With so much finger pointing and vilification being hurled across to each other on just about everything in Nigeria, one thing is becoming increasingly clear: No one wants to accept responsibility for the state that we, as Nigerians, are in or the pains that we go through daily as a nation. Whether it’s about sectarian violence, ineptitude, marginalization, extremism, crime, bad leadership or Nigeria’s tattered international image as a scamming and 419 hub, no one wants to take responsibility or admit that each and every one of us has contributed to the state that we find ourselves.
In essence, everyone is pointing the finger at everyone else. No one wants to declare: the buck stops here. No one seems ready to imbibe the message given in Man in the Mirror, which also happens to be the same as the advice of inspiration that was so eloquently quoted by Mahatma Gandhi when he said, “be the change we want to see in the world.”

When I first came across this great quote by Mahatma Gandhi, I knew it held a great deep meaning but I don’t think I fully grasped the real meaning behind it. But over time, I have come to appreciate that, whether through outlook or behavior, it is important for us to change ourselves first before we can expect and see the change we want to see in the world. If we desire non-violence, peace, love and unity, then we ourselves have to reject violence, and embrace peace, love and unity. Putting enormous stakes on the notion of personal responsibility and by extension using that self-responsibility to change ourselves in the interest of our nation is, if I’m not mistaken, one of the things we desperately need in this country.
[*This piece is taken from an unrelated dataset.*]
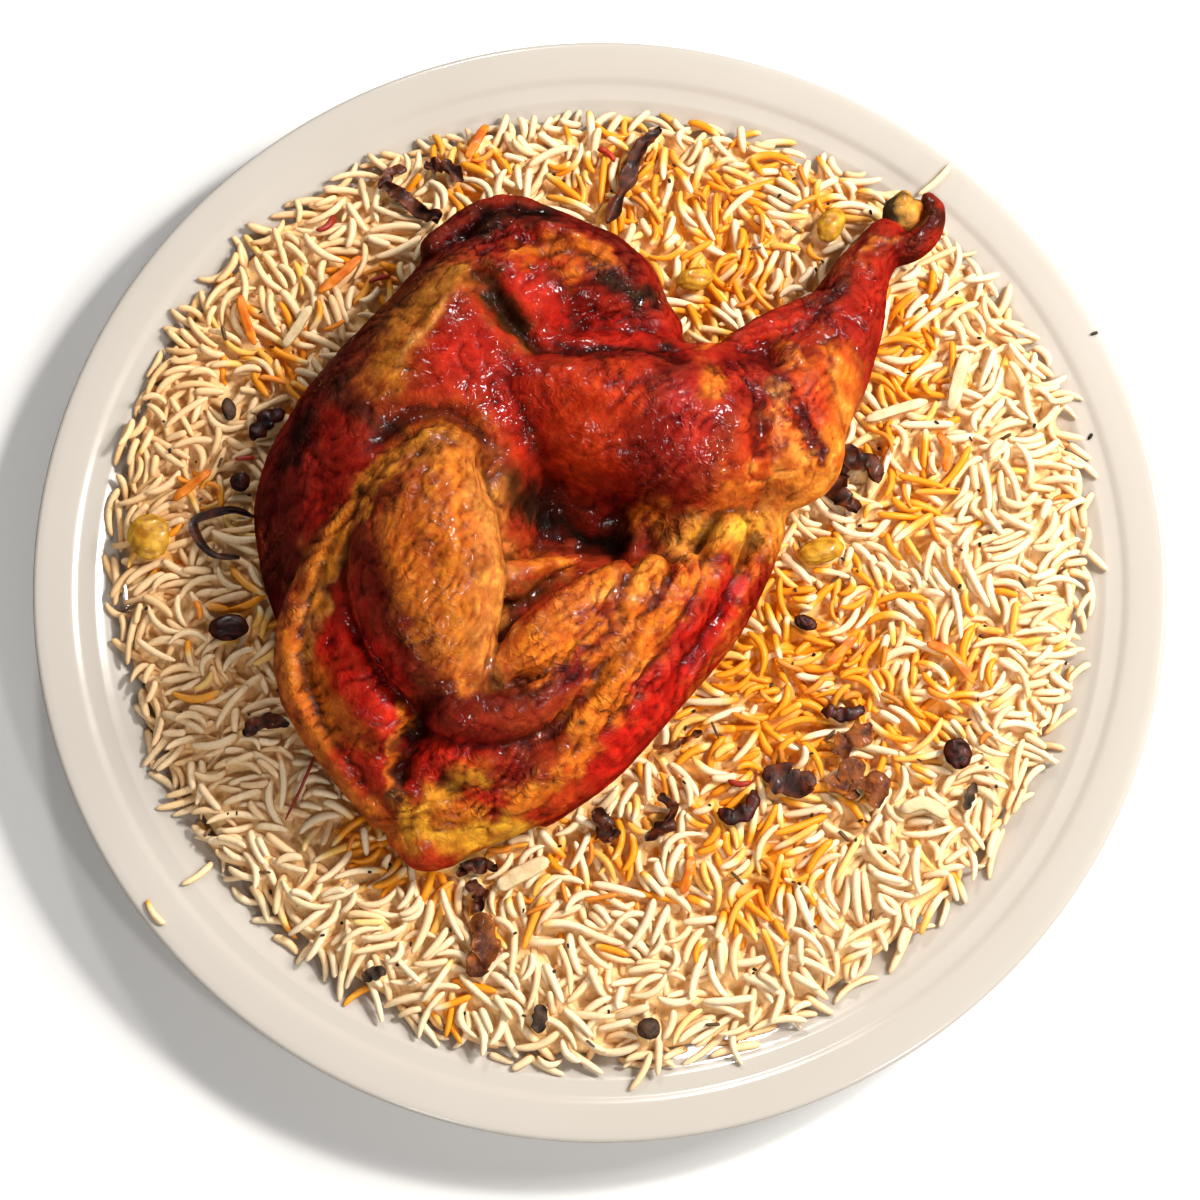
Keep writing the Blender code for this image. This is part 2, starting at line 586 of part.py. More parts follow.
def build_strip(name, rows, width, thick, crinkle, slot, bird, placed):
    steps = 3 + len(rows) if slot in ("onion", "raisin") else 2 + len(rows)
    line = clear_of_bird(smooth_line(rows, steps), width / 2 * (1 + crinkle), bird)
    along = np.gradient(line, axis=0)
    along /= np.linalg.norm(along, axis=1)[:, None]
    side = np.c_[-along[:, 1], along[:, 0]]
    base = rice_height(line[:, 0], line[:, 1]) + GRAIN_BUMP * 0.75
    for k, p in enumerate(line):
        for shift in (-0.5, 0.0, 0.5):
            q = p + side[k] * width * shift
            base[k] = max(base[k], top_under(placed, *q) + 0.5)
    base = np.maximum(base, np.convolve(np.pad(base, 1, mode="edge"), (0.5, 0.0, 0.5), "valid"))
    share = np.linspace(0, 1, steps)
    taper = np.clip(np.minimum(share, 1 - share) * 5 + 0.45, 0, 1)
    wide = width / 2 * taper * (1 + crinkle * rng.uniform(-1, 1, steps))
    high = thick / 2 * (0.3 + 0.7 * taper) * (1 + crinkle * rng.uniform(-1, 1, steps))
    centre = np.c_[line, base + thick / 2 + crinkle * thick * 0.5 * np.abs(rng.uniform(-1, 1, steps))]
    sides = 5 if slot in ("onion", "raisin") else 4
    turn = np.linspace(0, 2 * math.pi, sides, endpoint=False) + math.pi / sides
    rings = [centre[k] + wide[k] * np.cos(turn)[:, None] * np.array((*side[k], 0.0))
             + high[k] * np.sin(turn)[:, None] * np.array((0.0, 0.0, 1.0)) for k in range(steps)]
    points, faces = loft(rings)
    points[-2] = points[-2] - np.array((*along[0], 0.0)) * width * 0.2
    points[-1] = points[-1] + np.array((*along[-1], 0.0)) * width * 0.2
    return add_object(name, mesh_from(name, np.array(points), faces), slot)


def build_berry(name, x, y, length, width, height, points_to, slot, placed):
    shape = bmesh.new()
    bmesh.ops.create_uvsphere(shape, u_segments=8, v_segments=5, radius=1.0)
    lean = math.radians(points_to)
    base = float(rice_height(x, y)) + GRAIN_BUMP * 0.5
    base = max(base, top_under(placed, x, y) + 0.5)
    for corner in shape.verts:
        a, b, c = corner.co
        wrinkle = 1 + 0.09 * math.sin(5 * math.atan2(b, a) + 2 * c) * (1 - c * c)
        a, b, c = a * length / 2 * wrinkle, b * width / 2 * wrinkle, c * height / 2
        corner.co = Vector((x + a * math.cos(lean) - b * math.sin(lean),
                            y + a * math.sin(lean) + b * math.cos(lean), base + height / 2 + c)) * MM
    mesh = bpy.data.meshes.new(name)
    shape.to_mesh(mesh)
    shape.free()
    return add_object(name, mesh, slot)


build_plate()

chicken = build_chicken()
bone = add_object("leg_bone", knob("leg_bone", 0.0), "bone")
cutter = add_object("bone_seat", knob("bone_seat", GAP), "bone")
seat = chicken.modifiers.new("bone_seat", "BOOLEAN")
seat.operation = "DIFFERENCE"
seat.solver = "EXACT"
seat.object = cutter
apply_modifiers(chicken)
bpy.data.objects.remove(cutter)

bird_tree = tree_of(chicken.data)
placed = [tree_of(bone.data)]
for name, values in STRIPS.items():
    placed.append(tree_of(build_strip(name, *values, bird_tree, placed).data))
for name, values in BERRIES.items():
    placed.append(tree_of(build_berry(name, *values, placed).data))
build_rice([bird_tree] + placed)
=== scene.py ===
import math

import bmesh
import bpy
import numpy as np
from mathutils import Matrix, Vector


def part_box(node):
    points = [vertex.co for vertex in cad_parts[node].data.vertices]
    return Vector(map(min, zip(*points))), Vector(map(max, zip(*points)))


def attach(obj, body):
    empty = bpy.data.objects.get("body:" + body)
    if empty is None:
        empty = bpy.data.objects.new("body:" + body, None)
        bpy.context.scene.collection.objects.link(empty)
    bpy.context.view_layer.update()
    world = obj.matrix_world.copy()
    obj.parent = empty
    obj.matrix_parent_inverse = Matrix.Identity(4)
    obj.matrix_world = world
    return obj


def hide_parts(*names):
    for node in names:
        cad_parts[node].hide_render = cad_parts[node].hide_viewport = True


# Chicken mandi on its plate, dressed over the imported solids. Sizes are in mm until a mesh is made.
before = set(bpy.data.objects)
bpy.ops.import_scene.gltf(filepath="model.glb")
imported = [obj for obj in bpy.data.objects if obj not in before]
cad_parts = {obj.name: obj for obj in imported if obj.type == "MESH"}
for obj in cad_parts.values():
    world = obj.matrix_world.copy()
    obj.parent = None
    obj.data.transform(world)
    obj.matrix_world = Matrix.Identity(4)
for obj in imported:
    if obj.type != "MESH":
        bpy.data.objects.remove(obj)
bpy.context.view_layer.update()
mm = 0.001


# Small tools

def smoothLine(rows, count):
    # a curve through every row: each stretch is a cubic, and leaves a row along its neighbours' line
    rows = np.array(rows, float)
    if len(rows) == 2:
        return rows[0] + np.linspace(0, 1, count)[:, None] * (rows[1] - rows[0])
    ends = np.vstack([2 * rows[0] - rows[1], rows, 2 * rows[-1] - rows[-2]])
    at = np.linspace(0, len(rows) - 1, count)
    first = np.minimum(at.astype(int), len(rows) - 2)
    t = (at - first)[:, None]
    a, b, c, d = (ends[first + k] for k in range(4))
    return 0.5 * (2 * b + (c - a) * t + (2 * a - 5 * b + 4 * c - d) * t**2 + (3 * b - a - 3 * c + d) * t**3)


def nearLine(points, line):
    # distance in plan from each point to the line, and how far along it the nearest place is, 0 to 1
    near = np.full(len(points), 1e9)
    share = np.zeros(len(points))
    if len(line) == 1:
        return np.linalg.norm(points - line[0], axis=1), share + 0.5
    for k in range(len(line) - 1):
        run = line[k + 1] - line[k]
        t = np.clip(((points - line[k]) @ run) / (run @ run), 0, 1)
        gap = np.linalg.norm(points - line[k] - t[:, None] * run, axis=1)
        closer = gap < near
        near[closer] = gap[closer]
        share[closer] = (k + t[closer]) / (len(line) - 1)
    return near, share


def waves(points, size, seed, count=24):
    # a sum of sine waves in random directions, each about size mm long. Most values lie between -1 and 1
    draw = np.random.default_rng(seed)
    heading = draw.normal(size=(count, points.shape[1]))
    heading /= np.linalg.norm(heading, axis=1)[:, None]
    rate = 2 * np.pi / size * draw.uniform(0.6, 1.5, count)
    start = draw.uniform(0, 2 * np.pi, count)
    return np.sin(points @ (heading * rate[:, None]).T + start).sum(axis=1) / math.sqrt(count)


def meshOf(name, points, quads, tris=None):  # points in mm, faces as rows of point numbers
    quads = np.asarray(quads, int)
    tris = np.zeros((0, 3), int) if tris is None else np.asarray(tris, int)
    mesh = bpy.data.meshes.new(name)
    mesh.vertices.add(len(points))
    mesh.vertices.foreach_set("co", (np.asarray(points, float) * mm).ravel())
    corners = np.concatenate([quads.ravel(), tris.ravel()])
    mesh.loops.add(len(corners))
    mesh.loops.foreach_set("vertex_index", corners)
    starts = np.concatenate([np.arange(len(quads)) * 4, len(quads) * 4 + np.arange(len(tris)) * 3])
    mesh.polygons.add(len(starts))
    mesh.polygons.foreach_set("loop_start", starts)
    mesh.polygons.foreach_set("use_smooth", np.ones(len(starts), bool))
    mesh.update(calc_edges=True)
    mesh.validate()
    return mesh


def place(name, mesh, material, slot, *nodes):  # links a finished piece and ties it to the frame
    piece = bpy.data.objects.new(name, mesh)
    bpy.context.scene.collection.objects.link(piece)
    mesh.materials.clear()
    mesh.materials.append(material)
    piece.visible_glossy = slot not in ("plate", "rice")  # pale things would veil the dark glaze
    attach(piece, "root")
    if nodes:
        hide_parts(*nodes)


def pointsOf(mesh):
    flat = np.empty(len(mesh.vertices) * 3)
    mesh.vertices.foreach_get("co", flat)
    return flat.reshape(-1, 3) / mm


def normalsOf(mesh):
    flat = np.empty(len(mesh.vertices) * 3)
    mesh.vertices.foreach_get("normal", flat)
    return flat.reshape(-1, 3)


def movePoints(mesh, points):
    mesh.vertices.foreach_set("co", (points * mm).ravel())
    mesh.update()


def paint(mesh, name, colours):  # one colour for each point, kept as an attribute that the material reads
    layer = mesh.attributes.new(name, "FLOAT_COLOR", "POINT")
    full = np.ones((len(mesh.vertices), 4))
    full[:, :3] = colours
    layer.data.foreach_set("color", full.ravel())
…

Whatever change we want to see in our motherland, instead of laying blame on everybody else’s doorstep, first we have to be that change ourselves before we can expect others to be. Each and every one of us has a role to play in that respect. And if each and every one of us imbibes this, we will have a totally reinvigorated society.

There is no reason why the advice given by Mahatma Ghandi or the message in a song like the Man in the Mirror should not be a starting point for all Nigerians to scrutinize their different options and the responsibilities we each have in building a change into a nation that is very much in need of change. If, as a society, we were more sympathetic to others around us and the future generations to come after us, a positive change will occur in the interest of the greater good.

Michael Jackson was my favorite singer. His inspirational songs and strong lyrics are still very powerful and he is still greatly missed. As I analyze some of the greatest songs that MJ has bequeathed to us, I see the instinctive kindness of being the person he was. He cared for people and yearned to be the catalyst to initiate change in the world. He was willing to look through the mirror and be an instrument for recreating positive changes.

One wishes the people in this country, especially our leaders and politicians would imbibe such perspective. If Nigerian politicians make themselves the motivators of change and stopped presenting scenarios that tend to be in their benefit as opposed to that of the nation as a whole, they would have given this country the greatest gift of all; The gift of positive change.

Without a doubt, realizing the true meaning of and embracing the message in the Man in the Mirror is highly liberating and a vital concept for Nigerians to adopt. It is a fair evaluation of simply getting young and old Nigerians to look at the possible things we can each offer in making Nigeria a better place. At this stage, it should not really matter whose turn it is to rule Nigeria or what the gentleman’s agreement the ruling party put in place a decade ago says. What does matter to the vast majority of us is the sincerity of ‘we’ the people and our desire to help make this country better. As long as all the rhetoric and political negotiations taking place at present comes with a proviso that suggests the advocates are purely working towards their personal gains in the 2015 elections and the cabinet that will be constituted thereafter, then Nigeria will forever remain in the doldrums that it is in now. If we want this country to be a better place than it is at present, then, in the great words of Michael, we have to; “TAKE A LOOK AT OURSELVES AND MAKE A CHANGE.”